FAMILY FAILURE No. 2
My self-centered, egotistical, boy-obsessed sister happened to spot the guy she was meant to be going out with smooching another girl in the cinema. I suppose for Katy it was a fairly tame reaction; she dumped our jumbo Pepsi and tub of popcorn over their heads – bit selfish if you ask me, I hadn’t had any yet – called them f!*cking tw*ts and stormed out. It happened before the film started i.e. before they dim the lights, which meant everyone stared in our general direction and whispered excitedly for ten minutes afterwards. The new release advertisements went unnoticed. After all mum’s fuss about doing something together as a family she had to leave to take my sister home and stayed behind to ‘console’, meaning control her.
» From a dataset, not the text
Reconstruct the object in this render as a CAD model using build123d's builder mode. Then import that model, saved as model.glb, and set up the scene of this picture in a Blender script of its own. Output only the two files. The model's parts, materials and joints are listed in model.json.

With mum gone, Dad asleep and 4-year-old Charlie being looked after by our neighbours, it was just me and Molly; no popcorn to chew on, defenceless against the stares of the Barbie tribe.
FAMILY FAILURE No.3
After a painful couple of hours, I felt a small amount of consolation in the fact I’d at least contributed towards the celebration of my sister’s birthday. She wanted to watch Twi-iwanttoshootmyselfintheface- light and she did. Albeit without the snacks (the snacks are a very important component). I asked whether she enjoyed it on our way out and, being a lady of few words, she didn’t disappoint: ‘bit shit… think those girls in front fancied you though.’